• THE TASK: Your task is to quote the listing below exactly, beginning with its first line and ending on the line bearing "SPAN_STEPS = 24".

3D code data
::::::::::
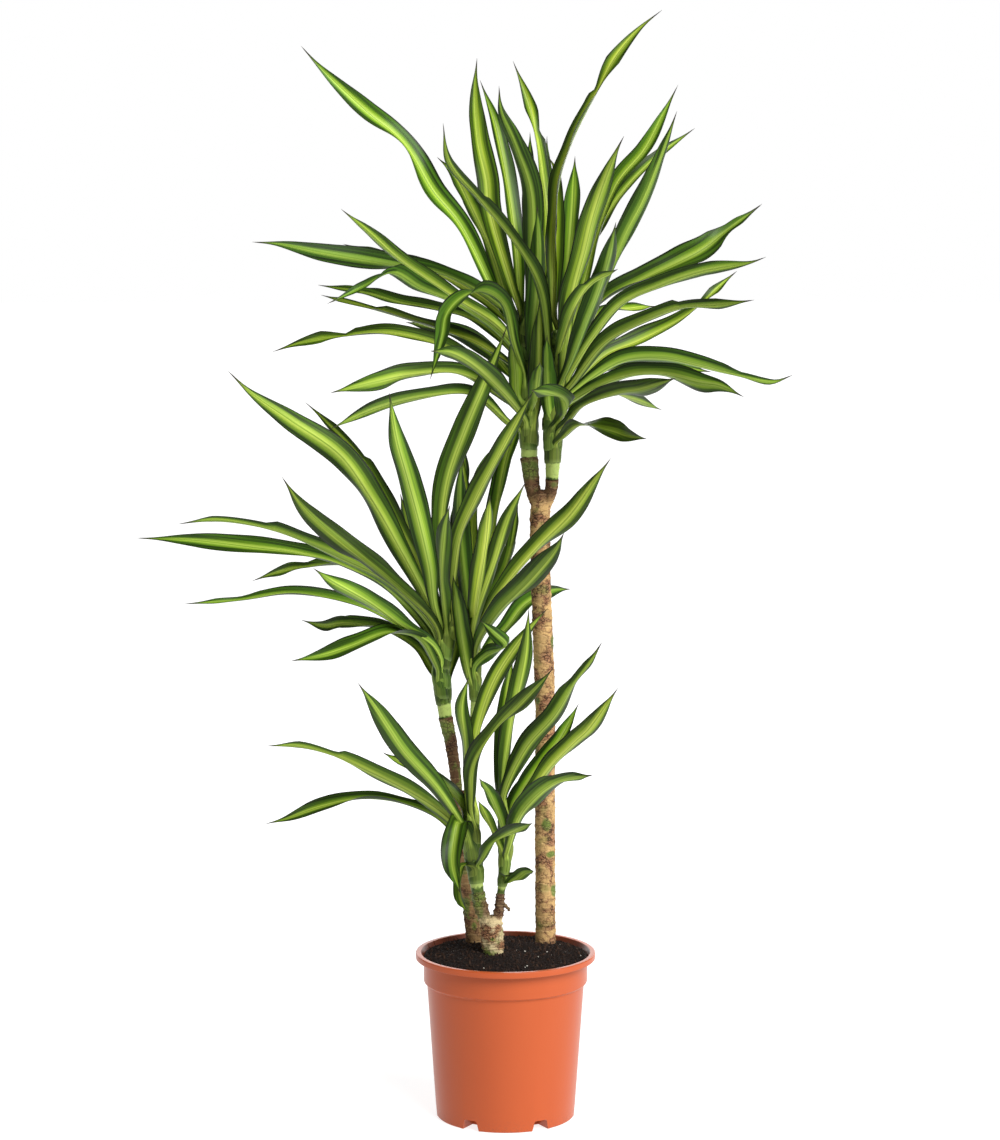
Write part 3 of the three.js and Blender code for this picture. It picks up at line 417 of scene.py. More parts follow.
        [850, 40, 18, [510, 815, 9], [522, 786, 8], [533, 773, 2]],
        [846, 10, 22, [512, 810, 9], [545, 760, 12], [560, 740, 12], [579, 703, 2]],
        [842, -70, 26, [503, 800, 10], [525, 750, 20], [555, 715, 18], [575, 682, 7], [590, 662, 5],
         [602, 642, 2]],
        [836, 60, 20, [502, 790, 9], [503, 745, 9], [508, 690, 10], [513, 655, 2]],
        [830, -60, 22, [504, 780, 9], [512, 720, 11], [525, 655, 14], [529, 608, 2]],
    ],
}
print("leaves:", sum(len(rows) for rows in LEAVES.values()))

# %% [markdown]
# ## Smooth paths
# A stem or a midrib is given by a few places, unevenly spaced. A plain spline through such places can
# overshoot and loop. The centripetal kind, whose speed follows the square root of the gaps, makes no loops
# between two places, so it suits plants, hair and cables alike.

# %% A smooth path, read at even steps
SPAN_STEPS = 24


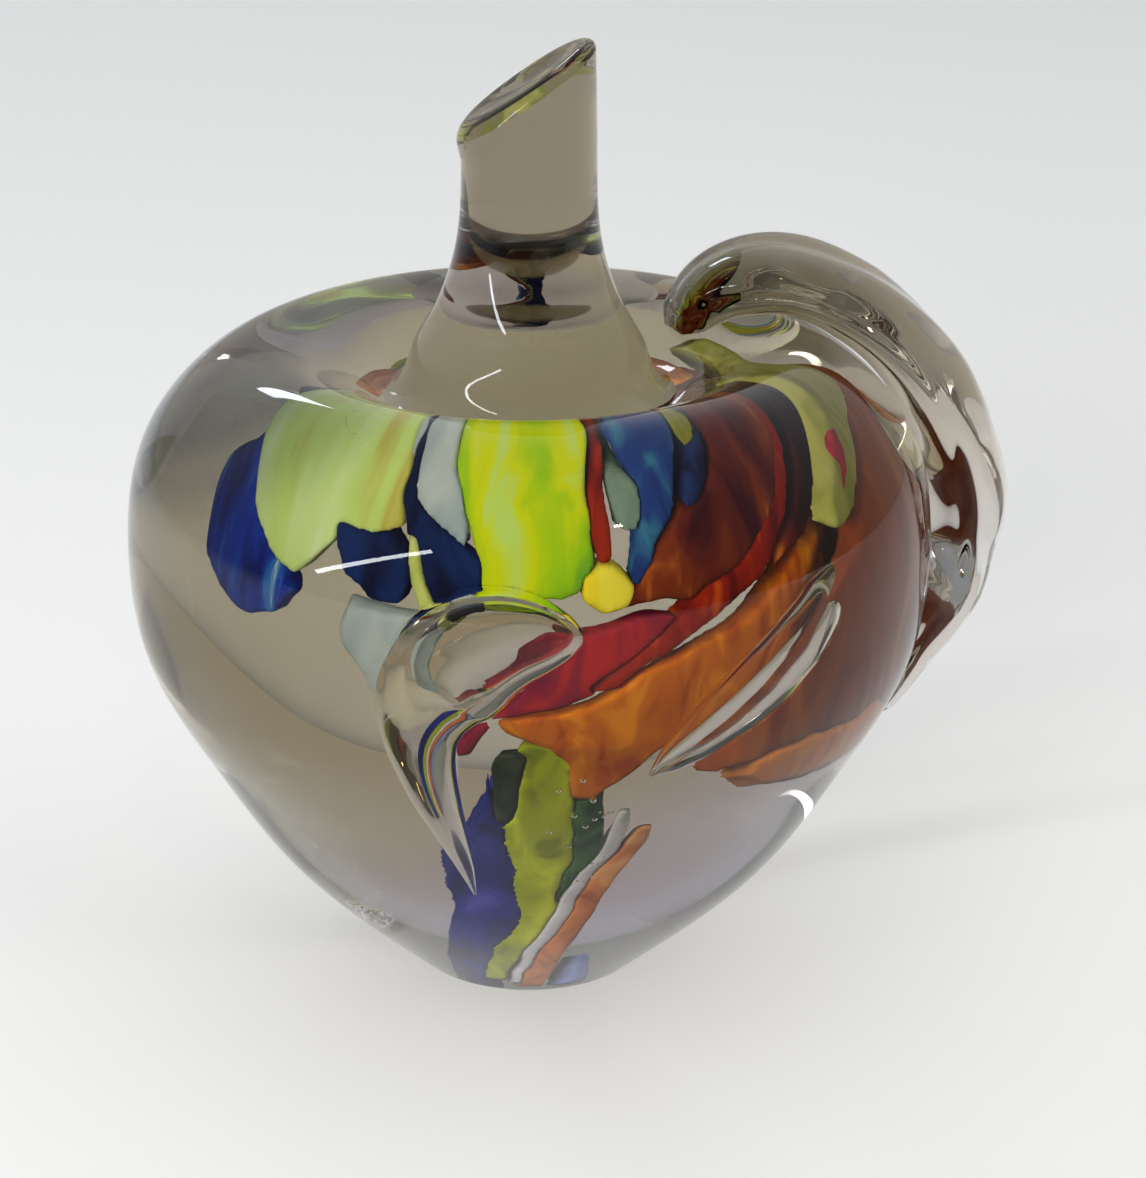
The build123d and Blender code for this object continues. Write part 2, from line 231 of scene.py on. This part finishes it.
def lit_through(tree, shader, shade):
    """Let light straight through a shader's surface, dimmed by a colour, and finish the material."""
    path = tree.nodes.new("ShaderNodeLightPath")
    clear = tree.nodes.new("ShaderNodeBsdfTransparent")
    clear.inputs["Color"].default_value = (*shade, 1)
    mix = tree.nodes.new("ShaderNodeMixShader")
    out = tree.nodes.new("ShaderNodeOutputMaterial")
    tree.links.new(path.outputs["Is Shadow Ray"], mix.inputs["Fac"])
    tree.links.new(shader.outputs[0], mix.inputs[1])
    tree.links.new(clear.outputs[0], mix.inputs[2])
    tree.links.new(mix.outputs[0], out.inputs["Surface"])


def ramp(tree, source, stops):
    """A colour ramp over a value, as (place, colour) stops."""
    made = tree.nodes.new("ShaderNodeValToRGB")
    band = made.color_ramp
    band.interpolation = "EASE"
    while len(band.elements) < len(stops):
        band.elements.new(0.5)
    for element, (place, colour) in zip(band.elements, stops):
        element.position = place
        element.color = (*colour, 1)
    tree.links.new(source, made.inputs["Fac"])
    return made.outputs["Color"]


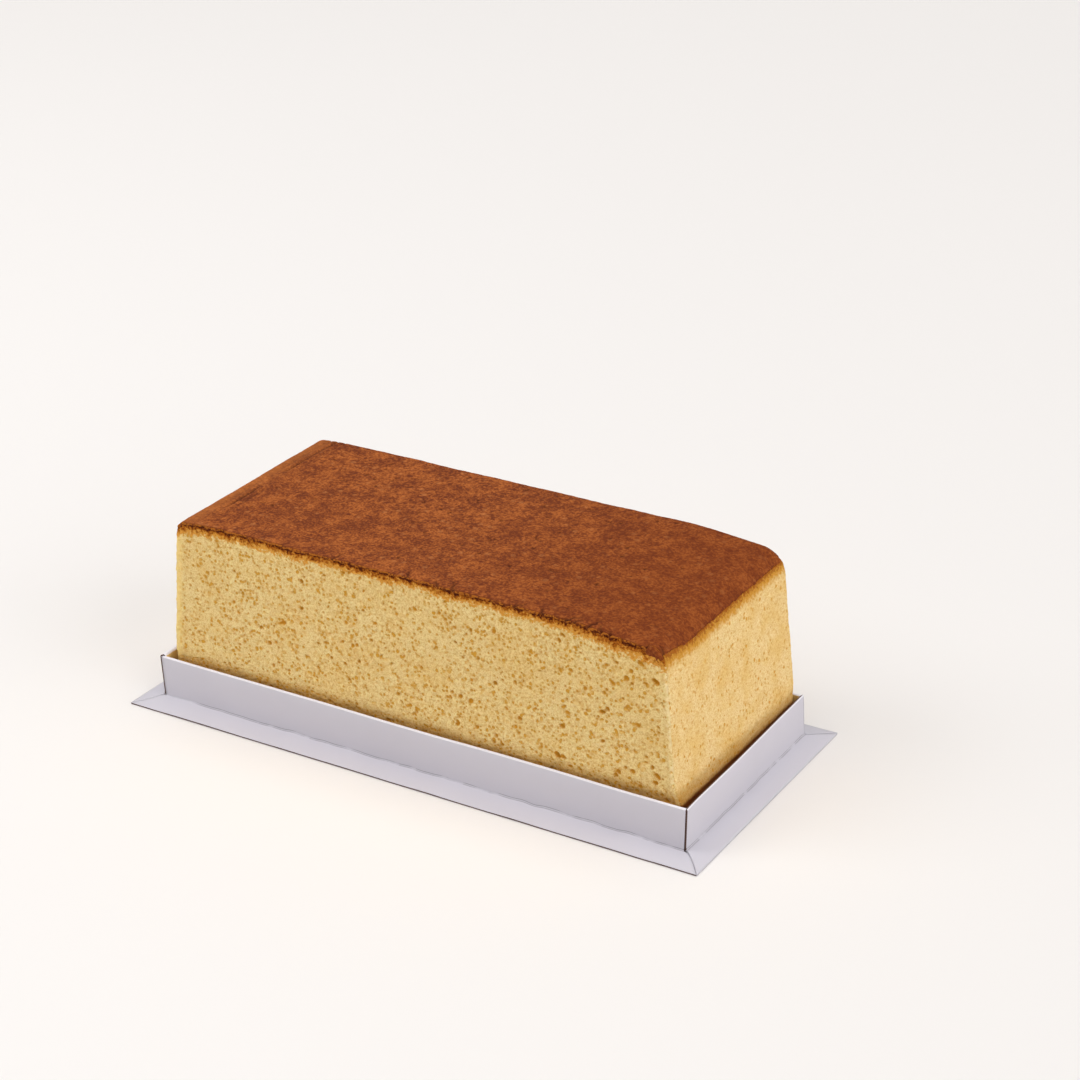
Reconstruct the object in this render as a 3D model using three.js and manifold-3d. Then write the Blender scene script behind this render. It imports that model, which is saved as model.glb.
::::::::::
• RESULT FOR THIS TASK:
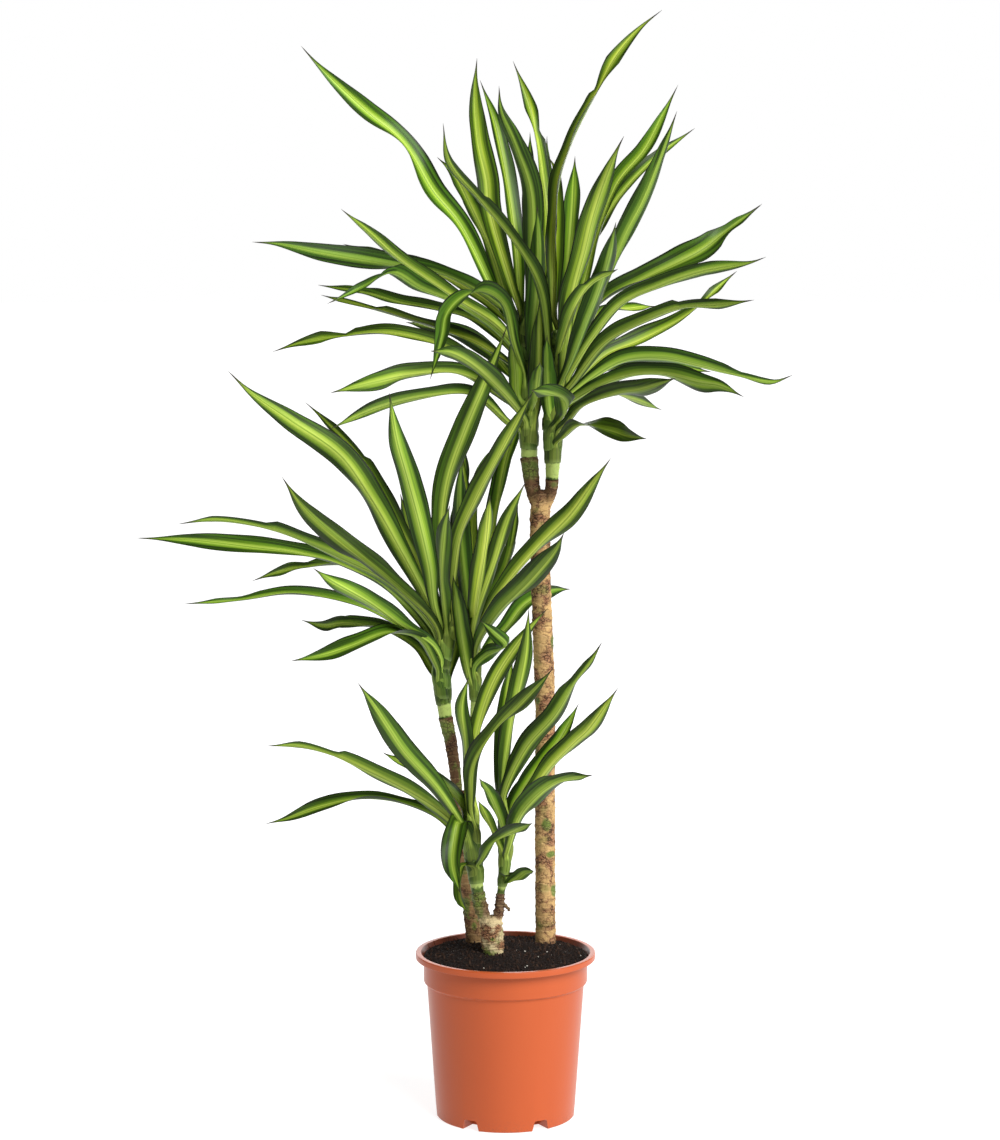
Write part 3 of the three.js and Blender code for this picture. It picks up at line 417 of scene.py. More parts follow.
        [850, 40, 18, [510, 815, 9], [522, 786, 8], [533, 773, 2]],
        [846, 10, 22, [512, 810, 9], [545, 760, 12], [560, 740, 12], [579, 703, 2]],
        [842, -70, 26, [503, 800, 10], [525, 750, 20], [555, 715, 18], [575, 682, 7], [590, 662, 5],
         [602, 642, 2]],
        [836, 60, 20, [502, 790, 9], [503, 745, 9], [508, 690, 10], [513, 655, 2]],
        [830, -60, 22, [504, 780, 9], [512, 720, 11], [525, 655, 14], [529, 608, 2]],
    ],
}
print("leaves:", sum(len(rows) for rows in LEAVES.values()))

# %% [markdown]
# ## Smooth paths
# A stem or a midrib is given by a few places, unevenly spaced. A plain spline through such places can
# overshoot and loop. The centripetal kind, whose speed follows the square root of the gaps, makes no loops
# between two places, so it suits plants, hair and cables alike.

# %% A smooth path, read at even steps
SPAN_STEPS = 24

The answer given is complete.